According to Halbertal there are three views on how disputes arose, according to Levin there are two views, with two versions of the second view. These are:
1.Geonim - All the details of all the halachos were given at Sinai but the process of forgetting began already with Moshe’s death. It accelerated in the second temple period owing to persecutions, dispersions and spiritual and intellectual decline. Along its side rose the process of reconstruction thought the previously received principles of interpretation and various methods of analogizing.
This view has the advantage on not conceding an inch to the claims of the heretics. It suffers from the disadvantage of underscoring the fallability of the transmitters of the Tradition, exactly as you express it. It is also incompatible with modern sensibilities and understanding of hermeneutics, and sociology of religion. It requires a claim that the process of the transmission of the Tradition is unique and solely under the guidance of the Divine Inspiration; in other words, an exception to how we know our own learning and teaching functions.

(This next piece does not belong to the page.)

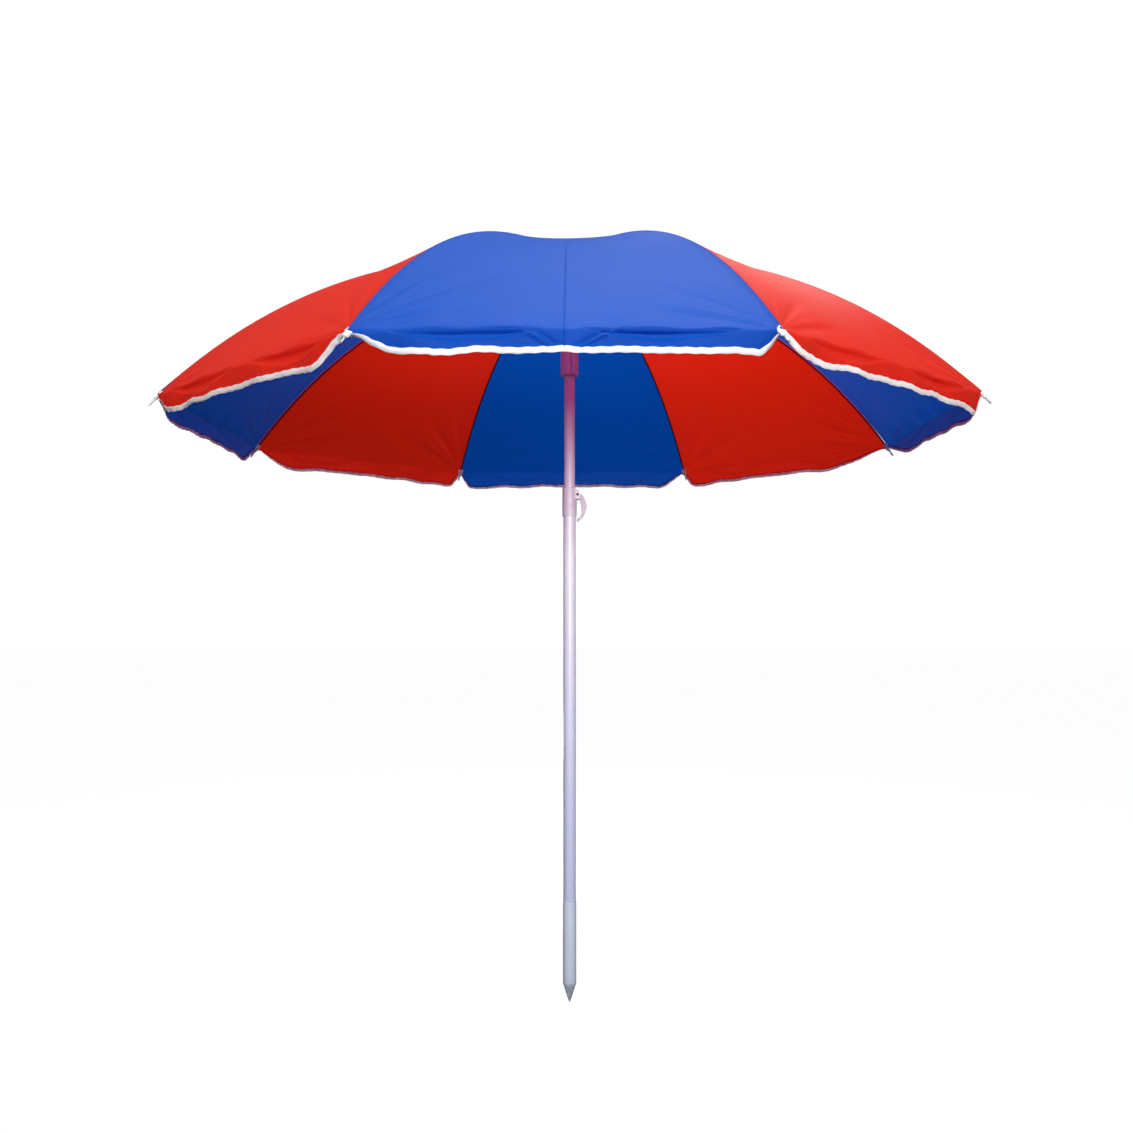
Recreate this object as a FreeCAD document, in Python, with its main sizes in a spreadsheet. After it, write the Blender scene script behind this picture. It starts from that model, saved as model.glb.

2. Not all of the Torah was explicitly given, or all of the Torah was explicitly given, which amounts to the same thing at the final account.
2a. Rambam – The Torah consisted of certain halachos, definitions of terms, commonly accepted assumptions on how civil law and religion works. Undergirding it was a shared method. Once, the old methods of study could not be maintained (or, I would say dispersion and infiltration of outside cultures created divisions in approach), disputes began to become more and more common. This approach is most consistent, or at least potentially reconcilable with academic Science of Judaism.
2b. Kabbbalistic approaches (Ritvo Eruvin 13) - All opinions and all possibilities were a part of the initial revelation. This may have been a part of what Moshe actually heard at Sinai, or it may have been implied and potential in the limited corpus that he received. As such, all sides of all arguments are Divine Torah.
Now to the main point.
Presence of disputes in every area of halacha and Jewish thought leads to a very basic difference between Judaism and every other religion and system of thought. All others believe in one truth – and it is their truth. On other words, a text, unless intentionally designed to be ambiguous (and this is rare) has only one ‘true’ interpretation. It may not be possible to prove which of the two or three plausible interpretations is correct but, in theory at least, there is only one correct hermeneutic. It may be the plain meaning or the allegorical interpretation but there is only one correct meaning.
Judaism as a living faith an ontological reality is shaped by mechlokes. What I mean by that is that it takes as the central tenet of its experience the certitude that Truth is multilevel, that all inconsistencies are ultimately reconcilable, that human experience grasps only partially, and that which we know today to be incorrect, may in the future, as we grow and out perception expands, become as true and close to our senses as our own breath.
In this fashion, the experience of machlokes shapes our experience as religious Jews and informs out experience of Judaic spirituality. It is vital to how we perceive the world – layers of spirituality that interfold and transform one into the other - Unity in multiplicity ( devotees of Rambam might disagree with this formulation but they are in a very small minority)..
Other religions have trouble accommodating the paradox of the One among multiplicity, of spiritual within the physical, of good and evil, of how to tolerate and embrace versus reject and seek to destroy. Without the sensibility of machlokes we, Jews, would not be what we are. Instead of being embarrassed and seek to explain away machlokes, we need to embrace and rejoice in them – for it is that which makes us Jews, who feel, perceive, feel and worship in uniquely Jewish way.
I will continue to respond to your question, point-by-point, as I find time and energy to write. Please follow-up and probe so we both better understand.